Na quinta-feira (03/07), O BC autorizou o reestabelecimento parcial das operações via Pix para clientes da empresa que autorizarem formalmente a retomada das transferências.

Segundo a autoridade monetária, tais operações agora devem ocorrer de forma controlada, em dias úteis, e dentro de um horário determinado.

"Todas as medidas previstas em nossos protocolos de segurança foram imediatamente adotadas, incluindo o reforço de controles internos, auditorias independentes e comunicação com os clientes afetados", disse a C&M, em nota.

Quais instituições financeiras foram prejudicadas?

Ao menos seis provedores, entre bancos menores e fintechs, tiveram recursos desviados.

Entre eles está a BMP, uma prestadora de serviços financeiros que se apresenta como "o banco por trás do boom das fintechs" no Brasil. Segundo a empresa, seis instituições tiveram suas contas reservas acessadas.

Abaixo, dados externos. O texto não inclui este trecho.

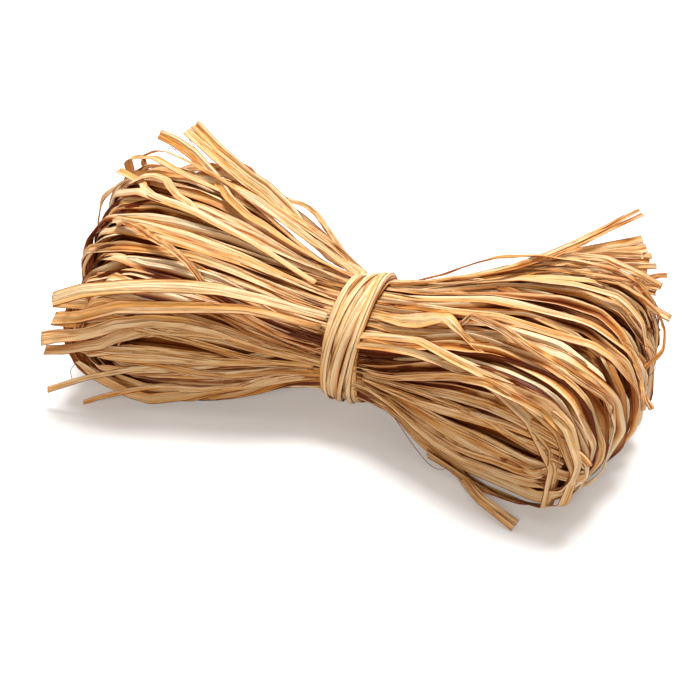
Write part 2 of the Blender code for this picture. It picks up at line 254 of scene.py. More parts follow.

"O ataque envolveu exclusivamente recursos depositados em sua conta reserva no Banco Central. A instituição já adotou todas as medidas operacionais e legais cabíveis e conta com colaterais suficientes para cobrir integralmente o valor impactado, sem prejuízo à sua operação ou a seus parceiros comerciais", disse a empresa, em nota.

Outra instituição que confirmou o ataque foi o Banco Paulista, que possui milhares de clientes, incluindo empresas de médio e grande porte. O banco relatou uma interrupção temporária em seu serviço Pix, ressaltando que as contas dos clientes permaneceram seguras.

O que diz a C&M Software?

Em nota, a C&M Software informou ter sido "vítima direta" de um ataque hacker, que incluiu o "uso indevido de credenciais de clientes" para tentar acessar de forma fraudulenta sistemas e serviços da empresa.

"Por orientação jurídica e em respeito ao sigilo das apurações, a C&M não comentará detalhes do processo, mas reforça que todos os seus sistemas críticos seguem íntegros e operacionais e que as medidas previstas nos protocolos de segurança foram integralmente executadas", destacou a empresa.

Analistas avaliam que se houver comprovação de falha na segurança da empresa, ela será responsável pela devolução dos recursos aos seus clientes.